Yo había llegado a la conclusión contraria. Había llegado la hora de marcharse. Un camarada, ingeniero de formación, Robert Lemoine, con el que había hecho amistad, se declaró dispuesto a planear la fuga. Era fácil desaparecer durante la marcha matinal entre el campo y la fábrica. Robert se había fabricado una brújula y había robado ropa de dril azul. Uno de los primeros días de febrero, hacia las cinco y media de la madrugada, nos escondimos entre los matorrales. Al salir el sol, temblorosos pero radiantes, sentados en el lindero del bosque, contemplamos el paisaje de la Baja Sajonia que se extendía a nuestros pies. Eramos libres. La palabra estallaba como una bomba.

Yo estaba demasiado seguro de mí mismo, de mi suerte y de mi sentido de la orientación, y afirmé que a buen seguro en el país ya no quedaban hombres útiles y que sólo habría que atravesarlo con paso decidido, como si nos dirigiéramos a un lugar de trabajo, sin que pareciera que nos ocultábamos.

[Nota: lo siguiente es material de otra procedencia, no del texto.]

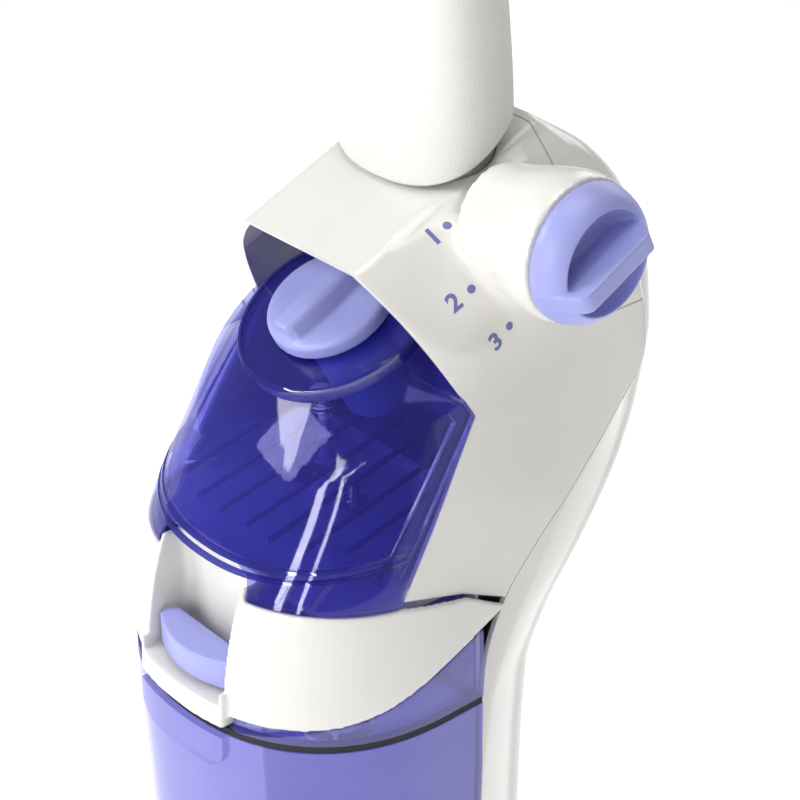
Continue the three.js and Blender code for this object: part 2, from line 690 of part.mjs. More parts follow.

Error. En el primer pueblo, unos viejos con uniforme de la Landwehr nos detuvieron, nos desenmascararon, nos encerraron en la comisaría de policía y alertaron a la comandancia del campo, donde fuimos recibidos porra en mano. Walter y Ulbricht estaban hundidos. Me advirtieron de lo que nos esperaba: ser colgados o veinticinco bastonazos. Durante la formación, el comandante hizo un discurso que no nos tranquilizó en absoluto. Al día siguiente, fuimos embarcados con destino a Dora.